Can the poet claim a style and still claim to resist categorization? Should a poet bother claiming a style? (No.) If categories are unavoidable, does it make more sense to categorize the style of the poem and not the style of poet? Writing nature poems does not make one a nature poet, just as a poet who experiments is not necessarily experimental. It makes sense that a poet would resist these labels, if only because they imply one’s approach to poetry is fixed.
The wish to categorize may be an inherent part of reading and comprehension. Maybe it’s bound to a wish for clarity—a clear sense of order (organization/direction). More often than not categories lead to presumptions. The easiest example would be the problems in reading a lyric poem as if it were a narrative poem. Since a poem rarely announces itself as narrative or lyric, a reader can be forgiven for making certain assumptions before entering a poem. But to exit a poem with the same assumptions, is obviously a fairly limited engagement. What seems to be an effort to comprehend is often an effort to impose a narrow meaning or to strip meaning away. I’m thinking about the dynamics of the typical workshop of course, but I’m also thinking about the broader implications of a fixed “standard of excellence” in art. Such an illusion of good and bad allows a reader to insist the problems are always with the poem and not, at least to some degree, with how the reader has read the poem. It is like listening to Bach and saying it’s bad because it has no rap or guitars. Obviously as a different style of music, it requires a different set of criteria.

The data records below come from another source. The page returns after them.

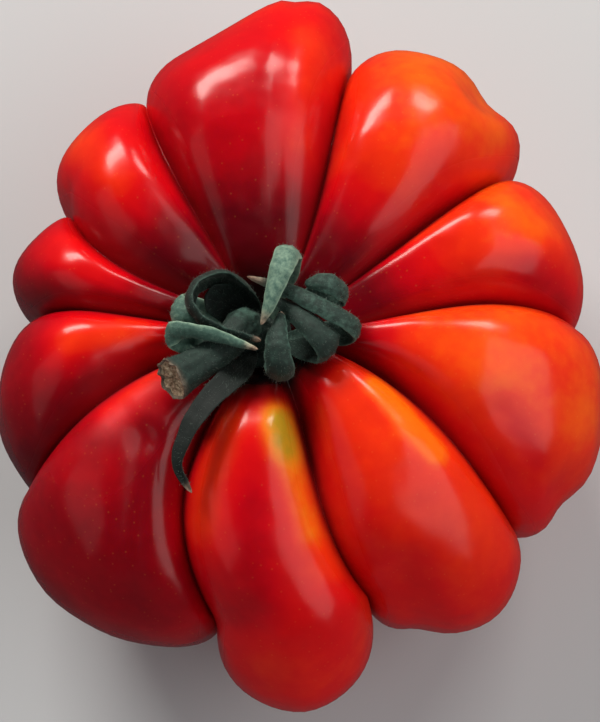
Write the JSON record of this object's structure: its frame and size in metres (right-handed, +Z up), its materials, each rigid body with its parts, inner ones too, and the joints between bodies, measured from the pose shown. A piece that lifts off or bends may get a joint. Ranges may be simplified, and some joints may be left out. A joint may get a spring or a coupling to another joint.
{
  "type": "tomato",
  "caption": "Large ribbed tomato with uneven lobes, a sunken stem end, a curled green calyx and a cut stalk.",
  "frame": {"origin": "centre of the object's box in X and Y, on the plane the fruit rests on", "axes": "+Z up through the stem end, +Y towards the largest lobe, +X to its right as seen from above with +Y at the top"},
  "size_m": [0.097, 0.1148, 0.0642],
  "materials": {
    "ripe_skin": "glossy",
    "calyx_green": "matte"
  },
  "bodies": {
    "root": {"fruit": "ripe_skin", "calyx_and_stalk": "calyx_green"}
  },
  "joints": []
}
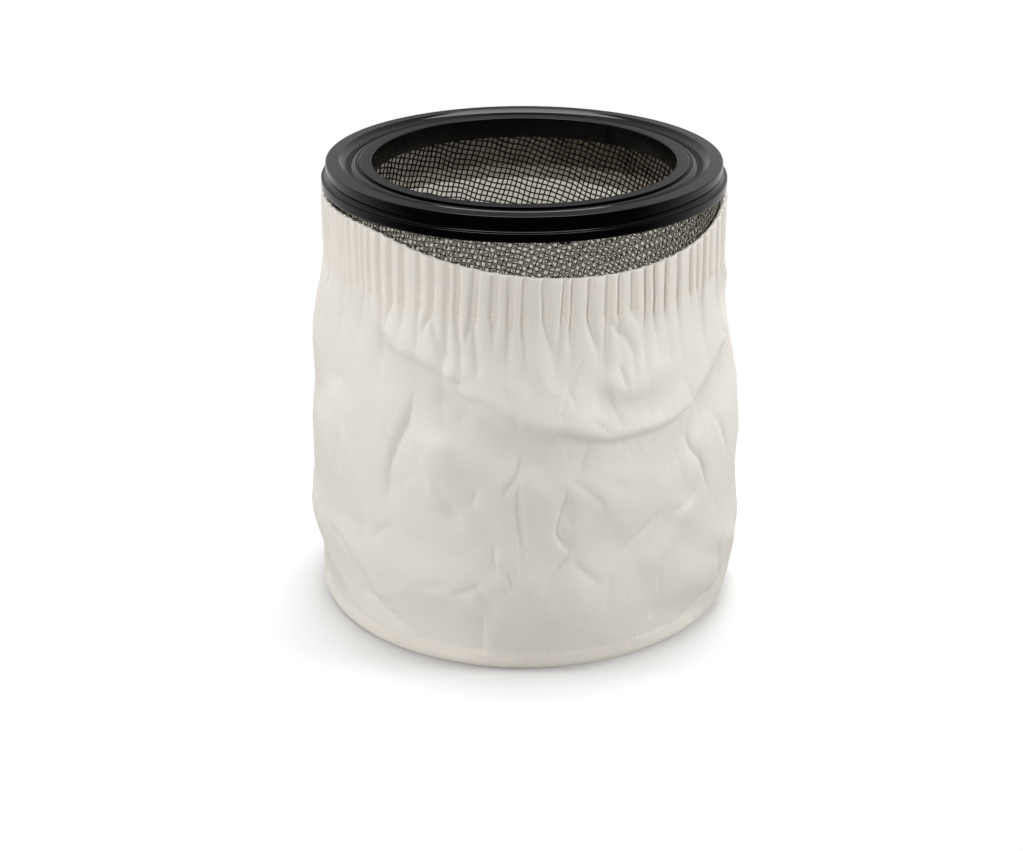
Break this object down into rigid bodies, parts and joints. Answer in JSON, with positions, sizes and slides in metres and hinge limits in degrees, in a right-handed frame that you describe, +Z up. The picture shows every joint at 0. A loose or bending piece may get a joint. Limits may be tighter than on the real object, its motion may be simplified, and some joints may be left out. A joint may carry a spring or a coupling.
{
  "type": "cage filter with cloth bag for a drum dust collector",
  "caption": "Round cage filter for a drum dust collector: moulded sealing ring, wire mesh cage and a loose gathered cloth bag over it.",
  "frame": {"origin": "centre of the bag's base, on the floor it stands on", "axes": "+Z up along the filter's axis, out of the ring's bore; -Y is the front, where the bag's mouth has slipped down; +X to the right seen from the front"},
  "size_m": [0.2942, 0.294, 0.305],
  "materials": {
    "ring_moulding": "satin black moulding",
    "sealant": "black sealant",
    "wire_mesh": "zinc-coated woven wire",
    "zinc_strip": "zinc-coated strip",
    "calico": "unbleached cotton",
    "elastic": "woven elastic",
    "thread": "polyester thread"
  },
  "bodies": {
    "cloth_bag": {"side_panel": "calico", "elastic_band": "elastic", "casing_stitching": "thread", "base_panel": "calico", "base_stitching": "thread", "side_seam_allowance": "calico", "side_seam_stitching": "thread"},
    "filter_cage": {"flange_ring": "ring_moulding", "top_hoop": "zinc_strip", "mesh_sealant": "sealant", "mesh_wall": "wire_mesh", "mesh_seam_strip": "zinc_strip", "bottom_rim": "zinc_strip", "bottom_clamp_ring": "zinc_strip", "mesh_base": "wire_mesh"}
  },
  "joints": [
    {"name": "cage_lift", "type": "slide", "parent": "cloth_bag", "child": "filter_cage", "axis": [0, 0, 1], "range_m": [0, 0.3]}
  ]
}
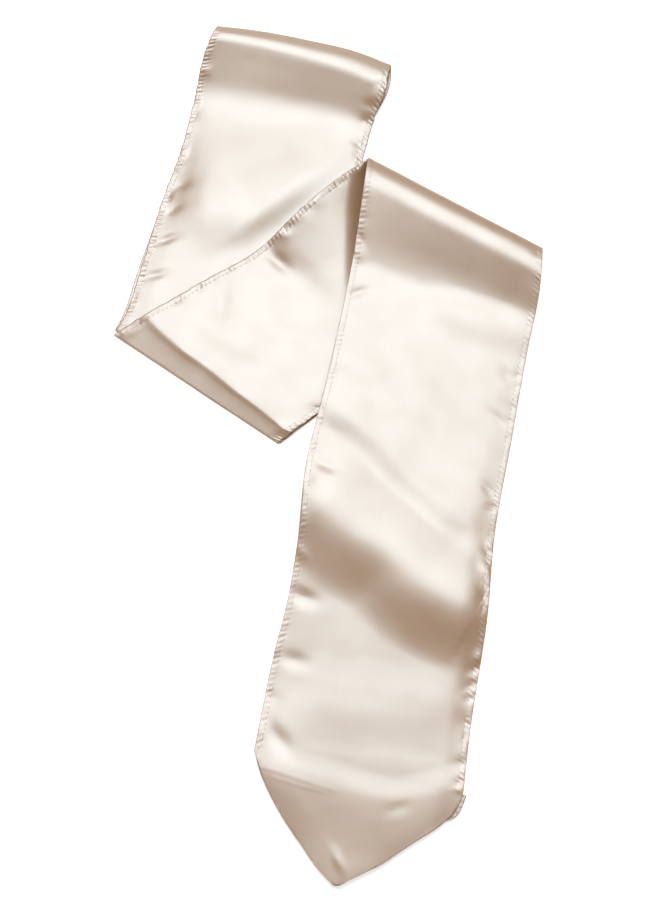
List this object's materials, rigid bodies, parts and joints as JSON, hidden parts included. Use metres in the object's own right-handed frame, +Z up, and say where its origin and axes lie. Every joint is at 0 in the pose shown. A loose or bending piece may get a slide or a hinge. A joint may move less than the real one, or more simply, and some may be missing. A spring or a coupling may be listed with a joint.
{
  "type": "satin sash",
  "caption": "Wide satin sash, doubled end to end and laid flat in a zigzag with soft rolled folds, hemmed long edges and a turned pointed end.",
  "frame": {"origin": "middle of the bounding box, on the surface that the sash lies on", "axes": "+Y along the sash's longest laid-out extent, from the turned point to the rolled doubling; +X to the right seen from above; +Z up from the surface"},
  "size_m": [0.3426, 0.7166, 0.012],
  "materials": {
    "satin": "champagne polyester satin, shiny face out"
  },
  "bodies": {
    "root": {"upper_stretch": "satin", "middle_stretch": "satin", "front_stretch": "satin", "point_back_left": "satin", "point_back_right": "satin", "under_layers": "satin"}
  },
  "joints": []
}
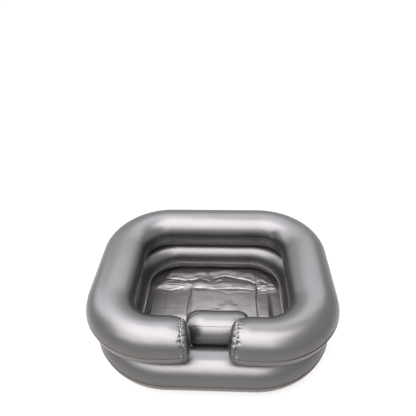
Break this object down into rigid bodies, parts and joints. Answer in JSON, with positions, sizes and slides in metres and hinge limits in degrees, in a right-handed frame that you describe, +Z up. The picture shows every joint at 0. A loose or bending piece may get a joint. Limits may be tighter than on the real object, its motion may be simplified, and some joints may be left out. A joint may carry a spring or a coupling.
{
  "type": "portable shampoo basin",
  "caption": "Inflatable hair-washing basin: closed lower ring, open upper ring with domed ends beside the neck, neck pillow, floor sheet with a stoppered drain, and push-in air valves.",
  "frame": {"origin": "on the surface that the basin stands on, under the middle of its outline", "axes": "+X along the longer side, +Y from the neck opening to the back, +Z up"},
  "size_m": [0.6156, 0.517, 0.2019],
  "materials": {
    "silver_film": "pearly silver-grey PVC film, satin to semi-gloss",
    "floor_sheet": "thin silver-grey PVC sheet, wrinkled",
    "fitting": "soft moulded PVC, grey"
  },
  "bodies": {
    "basin": {"upper_ring_top_film": "silver_film", "upper_ring_bottom_film": "silver_film", "upper_ring_left_end": "silver_film", "upper_ring_right_end": "silver_film", "lower_ring_top_film": "silver_film", "lower_ring_bottom_film": "silver_film", "neck_pillow_front_film": "silver_film", "neck_pillow_back_film": "silver_film", "basin_floor": "floor_sheet", "drain_flange": "fitting", "drain_outlet": "fitting", "drain_plug_strap": "fitting", "upper_valve_flange": "fitting", "upper_valve_well": "fitting", "lower_valve_flange": "fitting", "lower_valve_well": "fitting", "pillow_valve_flange": "fitting", "pillow_valve_well": "fitting"},
    "drain_stopper": {"drain_plug": "fitting"},
    "upper_valve_tube": {"upper_valve_stem": "fitting", "upper_valve_strap": "fitting"},
    "upper_valve_stopper": {"upper_valve_plug": "fitting"},
    "upper_valve_check": {"upper_valve_check_flap": "fitting"},
    "lower_valve_tube": {"lower_valve_stem": "fitting", "lower_valve_strap": "fitting"},
    "lower_valve_stopper": {"lower_valve_plug": "fitting"},
    "lower_valve_check": {"lower_valve_check_flap": "fitting"},
    "pillow_valve_tube": {"pillow_valve_stem": "fitting", "pillow_valve_strap": "fitting"},
    "pillow_valve_stopper": {"pillow_valve_plug": "fitting"},
    "pillow_valve_check": {"pillow_valve_check_flap": "fitting"}
  },
  "joints": [
    {"name": "drain_plug_lift", "type": "slide", "parent": "basin", "child": "drain_stopper", "axis": [0, 0, 1], "range_m": [0, 0.012], "deforming": ["drain_plug_strap"]},
    {"name": "upper_valve_pull_out", "type": "slide", "parent": "basin", "child": "upper_valve_tube", "axis": [0, 0.8456, 0.5339], "range_m": [0, 0.012], "deforming": ["upper_valve_well"]},
    {"name": "upper_valve_plug_pull", "type": "slide", "parent": "upper_valve_tube", "child": "upper_valve_stopper", "axis": [0, 0.8456, 0.5339], "range_m": [0, 0.009], "deforming": ["upper_valve_strap"]},
    {"name": "upper_valve_check_swing", "type": "hinge", "parent": "upper_valve_tube", "child": "upper_valve_check", "pos_m": [0.0658, 0.23495, 0.16925], "axis": [0, -0.5339, 0.8456], "range_deg": [0, 60]},
    {"name": "lower_valve_pull_out", "type": "slide", "parent": "basin", "child": "lower_valve_tube", "axis": [0, 0.8456, 0.5339], "range_m": [0, 0.012], "deforming": ["lower_valve_well"]},
    {"name": "lower_valve_plug_pull", "type": "slide", "parent": "lower_valve_tube", "child": "lower_valve_stopper", "axis": [0, 0.8456, 0.5339], "range_m": [0, 0.009], "deforming": ["lower_valve_strap"]},
    {"name": "lower_valve_check_swing", "type": "hinge", "parent": "lower_valve_tube", "child": "lower_valve_check", "pos_m": [-0.0554, 0.23528, 0.06796], "axis": [0, -0.5339, 0.8456], "range_deg": [0, 60]},
    {"name": "pillow_valve_pull_out", "type": "slide", "parent": "basin", "child": "pillow_valve_tube", "axis": [0, 0.8456, 0.5339], "range_m": [0, 0.012], "deforming": ["pillow_valve_well"]},
    {"name": "pillow_valve_plug_pull", "type": "slide", "parent": "pillow_valve_tube", "child": "pillow_valve_stopper", "axis": [0, 0.8456, 0.5339], "range_m": [0, 0.009], "deforming": ["pillow_valve_strap"]},
    {"name": "pillow_valve_check_swing", "type": "hinge", "parent": "pillow_valve_tube", "child": "pillow_valve_check", "pos_m": [0.0222, -0.10634, 0.11224], "axis": [0, -0.5339, 0.8456], "range_deg": [0, 60]}
  ]
}
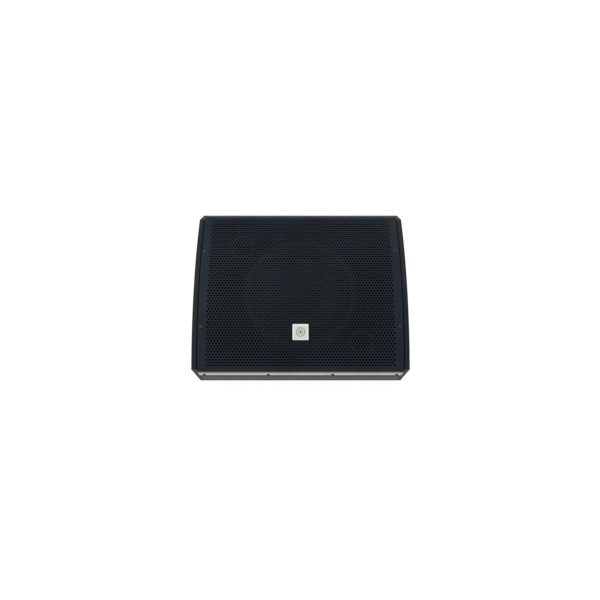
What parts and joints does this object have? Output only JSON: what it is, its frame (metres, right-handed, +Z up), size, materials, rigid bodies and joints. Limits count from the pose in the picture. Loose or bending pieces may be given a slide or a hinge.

The way we judge a “nature poem” should not be the way we judge what I’ve heard called an “urban poem.” (Did you know “urban” replaced “inner city” which replaced “ghetto” which replaced “black”?) I’d argue that even the criteria specific to a “performance poem” differ from the criteria specific to a “spoken word” poem. Of course such an array of styles means a reader is expected to constantly shift and mix perspectives. Not just from style to style, but poem to poem. That’s a good thing. Jay-z has been mixed with the Beatles; Biggie Smalls has been mixed with Frank Sinatra—it is possible to value two very different things at once. No reader should want a poet to be one thing. No poet should want to be one thing; to have one style. This is why we’re looking for the “urban nature poem” (I think Major Jackson’s Urban Renewal poems come closest to such a thing). And we’re looking for the child of Gertrude Stein and Billy Collins; the child of Lucille Clifton and Wallace Stevens. Imagine those children. Imagine their poems.